Since snapshots are raw byte arrays, it is up to the application layer to define what the snapshots represent, how they are encoded, and how they may be used to restore the application to a particular state. The GetSnapshot method takes a blockIndex parameter, which implies that the application should keep track of snapshots for every committed block. As the protocol evolves, we will likely link this to a FrameRate parameter to reduce the overhead on the application caused by the need to take all these snapshots.

So together with a Frame and the corresponding Block, a FastForward request comes with a snapshot of the application for the node to restore the application to the corresponding state. If the snapshot was incorrect, the node will immediately diverge from the main chain because it will obtain different state hashes upon committing new blocks.

Improvements and Further Work

The protocol is not entirely watertight yet; there are edge cases that could quickly lead to forks and diverging nodes.

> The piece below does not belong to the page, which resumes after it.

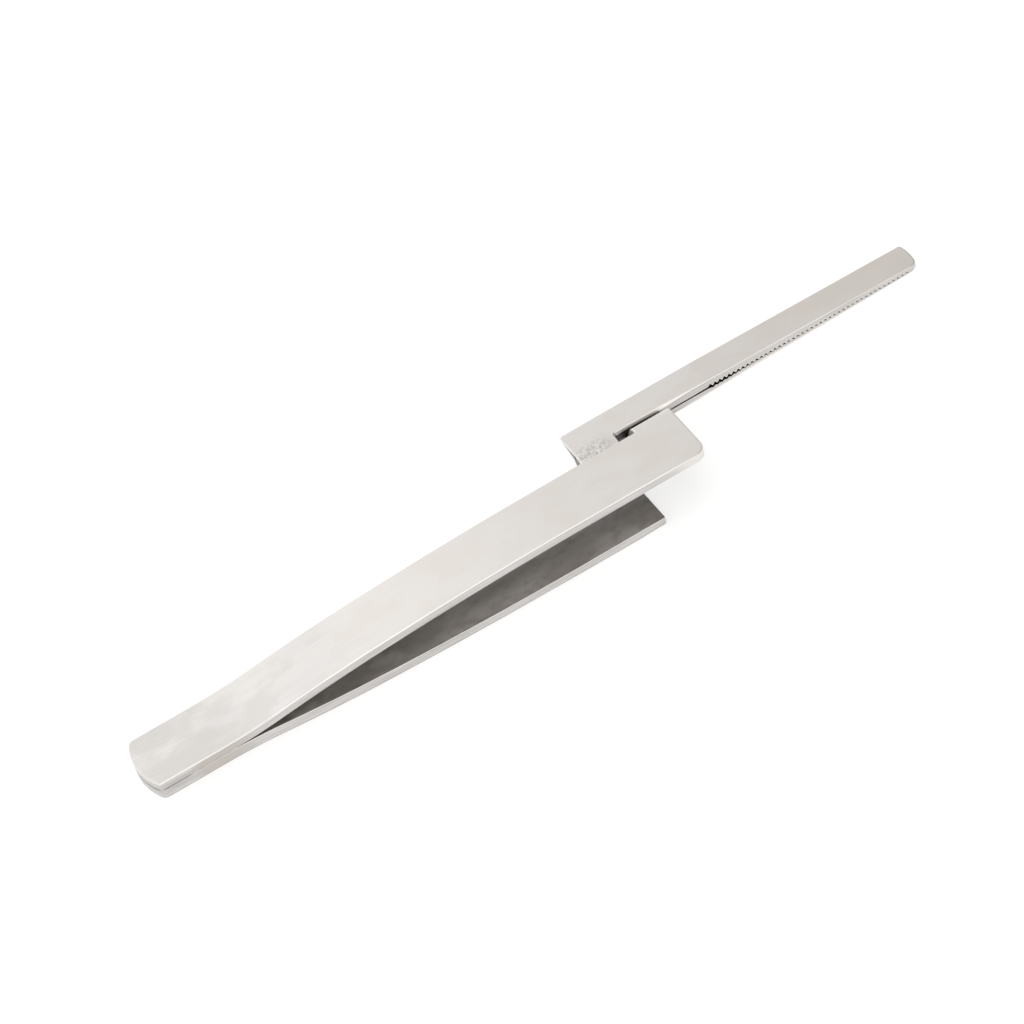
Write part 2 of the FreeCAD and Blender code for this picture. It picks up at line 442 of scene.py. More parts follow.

1) Although it is unlikely, Events above the Frame that reference parents from "below" the Frame. These Events will fail to be inserted into the Hashgraph, and the node would stop making progress.

2) The snapshot is not directly linked to the Blockchain, only indirectly through resulting StateHashes.

Both these issues could be addressed with a general retry mechanism, whereby the FastForward method is made atomic by working on a temporary copy of the Hashgraph. If an error or a fork are detected, try to FastSync again from another Frame. This requires further work and design on fork detection and self-healing protocols.